◆ **WRITTEN PROBLEM**
Find each line with "bodies" and copy it.

· · · ·

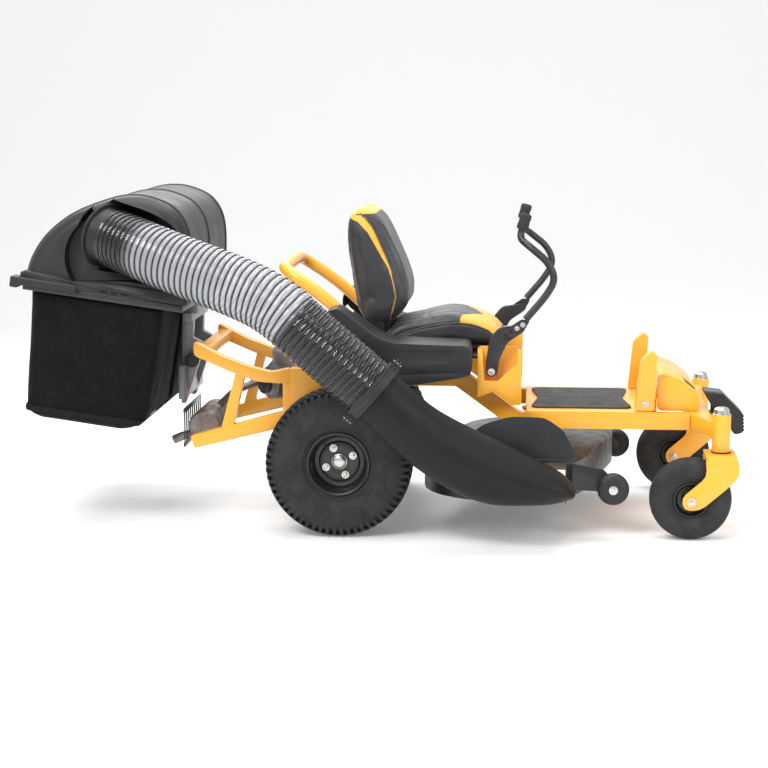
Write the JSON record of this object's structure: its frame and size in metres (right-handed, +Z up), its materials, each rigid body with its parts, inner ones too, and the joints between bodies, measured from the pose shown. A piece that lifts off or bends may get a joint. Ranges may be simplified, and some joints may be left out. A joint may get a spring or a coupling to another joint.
{
  "type": "zero turn mower",
  "caption": "Ride-on zero turn mower with steering levers, rear drive wheels and front casters, fitted with a twin bag grass catcher, hose and side chute.",
  "frame": {"origin": "on the ground under the middle of the whole machine", "axes": "+X forwards, +Y to the left of the driver, +Z up"},
  "size_m": [2.5366, 1.36, 1.1649],
  "materials": {
    "yellow_paint": "gloss powder coat",
    "black_paint": "satin black paint",
    "black_plastic": "textured moulding",
    "grey_steel": "satin",
    "tyre_rubber": "matte",
    "soft_rubber": "matte",
    "seat_vinyl": "grained",
    "bag_fabric": "woven",
    "clear_hose": "clear with a black helix",
    "cast_alloy": "cast"
  },
  "bodies": {
    "chassis": {"bag_frame": "black_paint", "bagger_hose": "clear_hose", "bagger_mast": "grey_steel", "console_left": "yellow_paint", "console_right": "yellow_paint", "drive_unit_left": "cast_alloy", "drive_unit_right": "cast_alloy", "engine": "black_plastic", "engine_plate": "black_paint", "fender_left": "black_plastic", "fender_right": "black_plastic", "floor_pan": "yellow_paint", "foot_mat": "soft_rubber", "frame_rail_left": "yellow_paint", "frame_rail_right": "yellow_paint", "front_beam": "yellow_paint", "front_cowl": "yellow_paint", "hood": "black_plastic", "muffler": "grey_steel", "rear_crossbar": "yellow_paint", "rear_guard_left": "yellow_paint", "rear_guard_right": "yellow_paint", "seat_hoop": "yellow_paint", "seat_mount": "black_paint", "upright_left": "yellow_paint", "upright_right": "yellow_paint"},
    "deck": {"deck_shell": "black_paint", "bagger_chute": "black_plastic", "hose_clamp": "black_plastic"},
    "deflector": {"chute_deflector": "black_plastic"},
    "pulley": {"engine_pulley": "grey_steel"},
    "pedal": {"lift_pedal": "black_paint"},
    "seat_plate": {"seat_base": "black_paint"},
    "seat": {"seat_cushion": "seat_vinyl", "seat_back": "seat_vinyl"},
    "latch": {"hood_latch": "black_plastic"},
    "rear_wheel_right": {"rear_rim_right": "black_paint", "rear_tyre_right": "tyre_rubber"},
    "caster_right": {"caster_fork_right": "yellow_paint"},
    "caster_wheel_right": {"caster_rim_right": "black_paint", "caster_tyre_right": "tyre_rubber"},
    "blade_drive_right": {"spindle_right": "grey_steel", "blade_right": "grey_steel"},
    "roller_right": {"antiscalp_wheel_right": "black_plastic"},
    "lever_right": {"lever_bracket_right": "black_paint"},
    "lap_right": {"lap_bar_right": "black_paint", "grip_right": "soft_rubber"},
    "grass_bag_right": {"bag_right": "bag_fabric"},
    "rear_wheel_left": {"rear_rim_left": "black_paint", "rear_tyre_left": "tyre_rubber"},
    "caster_left": {"caster_fork_left": "yellow_paint"},
    "caster_wheel_left": {"caster_rim_left": "black_paint", "caster_tyre_left": "tyre_rubber"},
    "blade_drive_left": {"spindle_left": "grey_steel", "blade_left": "grey_steel"},
    "roller_left": {"antiscalp_wheel_left": "black_plastic"},
    "lever_left": {"lever_bracket_left": "black_paint"},
    "lap_left": {"lap_bar_left": "black_paint", "grip_left": "soft_rubber"},
    "grass_bag_left": {"bag_left": "bag_fabric"}
  },
  "joints": [
    {"name": "rear_wheel_right_spin", "type": "hinge", "parent": "chassis", "child": "rear_wheel_right", "pos_m": [-0.13624, -0.297, 0.254], "axis": [0, 1, 0], "continuous": true},
    {"name": "caster_right_swivel", "type": "hinge", "parent": "chassis", "child": "caster_right", "pos_m": [1.16876, -0.305, 0.37], "axis": [0, 0, 1], "continuous": true},
    {"name": "caster_wheel_right_spin", "type": "hinge", "parent": "caster_right", "child": "caster_wheel_right", "pos_m": [1.06876, -0.305, 0.14], "axis": [0, 1, 0], "continuous": true},
    {"name": "lever_right_drive", "type": "hinge", "parent": "chassis", "child": "lever_right", "pos_m": [0.38376, -0.20915, 0.56], "axis": [0, 1, 0], "range_deg": [-12, 15]},
    {"name": "lap_right_swing", "type": "hinge", "parent": "lever_right", "child": "lap_right", "pos_m": [0.46376, -0.21765, 0.667], "axis": [1, 0, 0], "range_deg": [0, 60]},
    {"name": "bag_right_out", "type": "slide", "parent": "chassis", "child": "grass_bag_right", "axis": [-0.9903, 0, 0.1392], "range_m": [0, 0.5]},
    {"name": "rear_wheel_left_spin", "type": "hinge", "parent": "chassis", "child": "rear_wheel_left", "pos_m": [-0.13624, 0.563, 0.254], "axis": [0, 1, 0], "continuous": true},
    {"name": "caster_left_swivel", "type": "hinge", "parent": "chassis", "child": "caster_left", "pos_m": [1.16876, 0.571, 0.37], "axis": [0, 0, 1], "continuous": true},
    {"name": "caster_wheel_left_spin", "type": "hinge", "parent": "caster_left", "child": "caster_wheel_left", "pos_m": [1.06876, 0.571, 0.14], "axis": [0, 1, 0], "continuous": true},
    {"name": "lever_left_drive", "type": "hinge", "parent": "chassis", "child": "lever_left", "pos_m": [0.38376, 0.47515, 0.56], "axis": [0, 1, 0], "range_deg": [-12, 15]},
    {"name": "lap_left_swing", "type": "hinge", "parent": "lever_left", "child": "lap_left", "pos_m": [0.46376, 0.48365, 0.667], "axis": [-1, 0, 0], "range_deg": [0, 60]},
    {"name": "bag_left_out", "type": "slide", "parent": "chassis", "child": "grass_bag_left", "axis": [-0.9903, 0, 0.1392], "range_m": [0, 0.5]},
    {"name": "seat_tilt", "type": "hinge", "parent": "chassis", "child": "seat_plate", "pos_m": [0.38376, 0.133, 0.622], "axis": [0, 1, 0], "range_deg": [0, 60]},
    {"name": "seat_slide", "type": "slide", "parent": "seat_plate", "child": "seat", "axis": [1, 0, 0], "range_m": [-0.03, 0.05]},
    {"name": "deck_lift", "type": "slide", "parent": "chassis", "child": "deck", "axis": [0, 0, 1], "range_m": [-0.085, 0], "deforming": ["bagger_hose"]},
    {"name": "pedal_swing", "type": "hinge", "parent": "chassis", "child": "pedal", "pos_m": [1.16076, -0.017, 0.385], "axis": [0, 1, 0], "range_deg": [-20, 0]},
    {"name": "deflector_swing", "type": "hinge", "parent": "deck", "child": "deflector", "pos_m": [0.48576, -0.4345, 0.288], "axis": [-1, 0, 0], "range_deg": [0, 20]},
    {"name": "blade_right_spin", "type": "hinge", "parent": "deck", "child": "blade_drive_right", "pos_m": [0.43376, -0.129, 0.15], "axis": [0, 0, 1], "continuous": true},
    {"name": "roller_right_spin", "type": "hinge", "parent": "deck", "child": "roller_right", "pos_m": [0.80476, -0.329, 0.172], "axis": [0, 1, 0], "continuous": true},
    {"name": "blade_left_spin", "type": "hinge", "parent": "deck", "child": "blade_drive_left", "pos_m": [0.54376, 0.395, 0.15], "axis": [0, 0, 1], "continuous": true},
    {"name": "roller_left_spin", "type": "hinge", "parent": "deck", "child": "roller_left", "pos_m": [0.84876, 0.595, 0.172], "axis": [0, 1, 0], "continuous": true},
    {"name": "pulley_spin", "type": "hinge", "parent": "chassis", "child": "pulley", "pos_m": [-0.26624, 0.133, 0.373], "axis": [0, 0, 1], "continuous": true},
    {"name": "latch_swing", "type": "hinge", "parent": "chassis", "child": "latch", "pos_m": [-1.05247, -0.356, 0.84989], "axis": [0, 1, 0], "range_deg": [0, 25]}
  ],
  "couplings": [
    {"joint": "pedal_swing", "follows": "deck_lift", "rad_per_m": 4.0967},
    {"joint": "blade_left_spin", "follows": "blade_right_spin", "ratio": 1},
    {"joint": "pulley_spin", "follows": "blade_right_spin", "ratio": 0.9355}
  ]
}
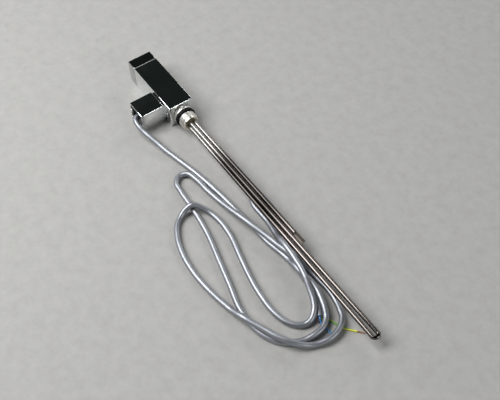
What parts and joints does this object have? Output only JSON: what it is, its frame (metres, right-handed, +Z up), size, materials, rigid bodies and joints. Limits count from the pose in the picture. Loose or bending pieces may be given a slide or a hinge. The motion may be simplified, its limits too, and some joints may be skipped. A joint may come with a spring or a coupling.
{
  "type": "screw-in electric immersion heating element with control head",
  "caption": "Square chrome control head with a side cable outlet and lead, a gasketed pipe-thread nipple and a long hairpin heater tube beside a sensor tube.",
  "frame": {"origin": "centre of the head's flat underside", "axes": "+X along the heater tubes towards their tip, +Z up, the cable outlet on the -Y side"},
  "size_m": [0.555, 0.1518, 0.038],
  "materials": {
    "chrome": "mirror polished plating",
    "seam_grey": "grey, satin",
    "cap_black": "black, high gloss",
    "plastic_black": "black, satin",
    "rubber_black": "black, matt",
    "screw_steel": "bright plated",
    "plated_brass": "thinly nickel plated, bright",
    "braze_brass": "yellowish, satin",
    "tube_steel": "bright drawn tube with heat tint",
    "tip_dark": "heat darkened",
    "potting": "off-white, matt",
    "mineral": "white packed powder",
    "wire_metal": "dull drawn wire",
    "ceramic": "white glazed",
    "lead_white": "white insulation",
    "lead_red": "red insulation",
    "board_green": "green lacquer",
    "capacitor_blue": "dark blue sleeve",
    "fuse_tan": "tan coating",
    "terminal_green": "green, satin",
    "cable_grey": "light blue-grey, smooth flexible sheath",
    "core_green_yellow": "yellow with green stripes",
    "core_blue": "blue insulation",
    "core_brown": "brown insulation",
    "copper": "bare stranded copper"
  },
  "bodies": {
    "head": {"head_shell": "chrome", "seam_ring": "seam_grey", "end_cap": "cap_black", "socket_block": "plastic_black", "outlet_neck": "chrome", "outlet_sleeve": "chrome", "cable_plate": "plastic_black", "cable_bush": "rubber_black", "clamp_bar": "plastic_black", "board_carrier": "potting", "circuit_board": "board_green", "power_switch": "plastic_black", "supply_capacitor": "capacitor_blue", "thermal_fuse": "fuse_tan", "terminal_block": "terminal_green", "lead_connector": "potting", "lead_bundle": "lead_red", "cable_tails": "core_blue", "mains_cable": "cable_grey", "earth_core": "core_green_yellow", "blue_core": "core_blue", "brown_core": "core_brown", "copper_end": "copper"},
    "element": {"nipple": "plated_brass", "gasket": "rubber_black", "tube_plate": "braze_brass", "spigot_seal": "rubber_black", "rear_potting": "potting", "heater_tube": "tube_steel", "heater_filling": "mineral", "heater_wire": "wire_metal", "cold_pins": "wire_metal", "pin_beads": "ceramic", "sensor_tube": "tube_steel", "sensor_tip": "tip_dark", "sensor_bead": "plastic_black", "sensor_leads": "lead_white"},
    "clamp_screw_a": {"clamp_screw_upper": "screw_steel"},
    "clamp_screw_b": {"clamp_screw_lower": "screw_steel"},
    "grub_screw": {"set_screw": "screw_steel"}
  },
  "joints": [
    {"name": "element_swivel", "type": "hinge", "parent": "head", "child": "element", "pos_m": [0.046, 0, 0.019], "axis": [1, 0, 0], "range_deg": [-90, 90]},
    {"name": "grub_screw_turn", "type": "hinge", "parent": "head", "child": "grub_screw", "pos_m": [0.0485, -0.0143, 0.019], "axis": [0, 1, 0], "continuous": true},
    {"name": "clamp_screw_a_turn", "type": "hinge", "parent": "head", "child": "clamp_screw_a", "pos_m": [0.017, -0.056, 0.025], "axis": [0, 1, 0], "continuous": true},
    {"name": "clamp_screw_b_turn", "type": "hinge", "parent": "head", "child": "clamp_screw_b", "pos_m": [0.017, -0.056, 0.01], "axis": [0, 1, 0], "continuous": true}
  ]
}
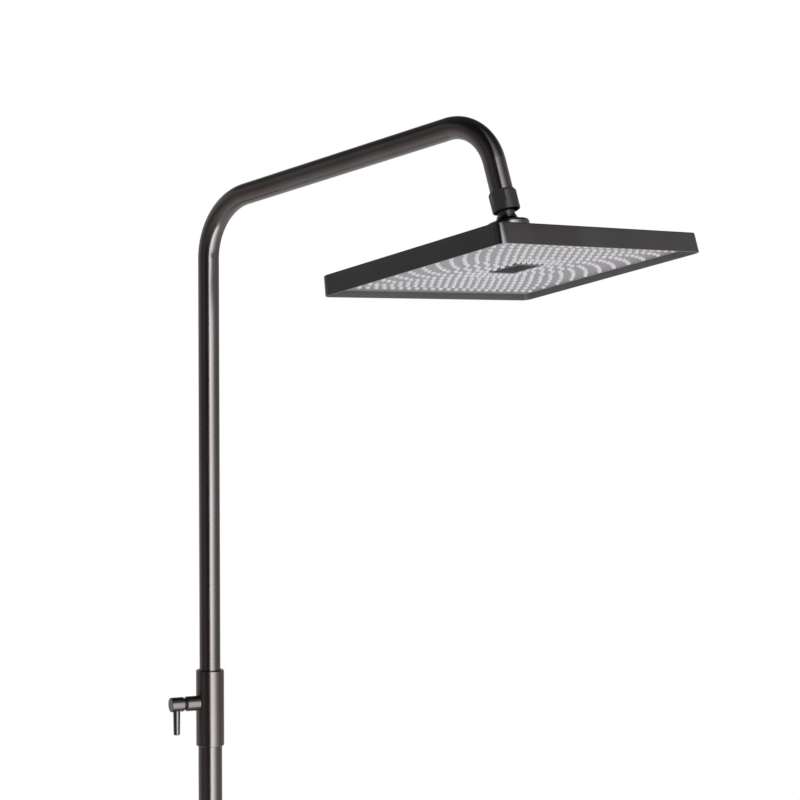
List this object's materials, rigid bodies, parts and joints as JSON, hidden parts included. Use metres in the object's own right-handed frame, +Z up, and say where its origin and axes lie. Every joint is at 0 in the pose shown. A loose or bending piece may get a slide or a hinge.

· · · ·

◆ **CORRECT OUTPUT**
Write the JSON record of this object's structure: its frame and size in metres (right-handed, +Z up), its materials, each rigid body with its parts, inner ones too, and the joints between bodies, measured from the pose shown. A piece that lifts off or bends may get a joint. Ranges may be simplified, and some joints may be left out. A joint may get a spring or a coupling to another joint.
  "bodies": {
What parts and joints does this object have? Output only JSON: what it is, its frame (metres, right-handed, +Z up), size, materials, rigid bodies and joints. Limits count from the pose in the picture. Loose or bending pieces may be given a slide or a hinge. The motion may be simplified, its limits too, and some joints may be skipped. A joint may come with a spring or a coupling.
  "bodies": {
List this object's materials, rigid bodies, parts and joints as JSON, hidden parts included. Use metres in the object's own right-handed frame, +Z up, and say where its origin and axes lie. Every joint is at 0 in the pose shown. A loose or bending piece may get a slide or a hinge.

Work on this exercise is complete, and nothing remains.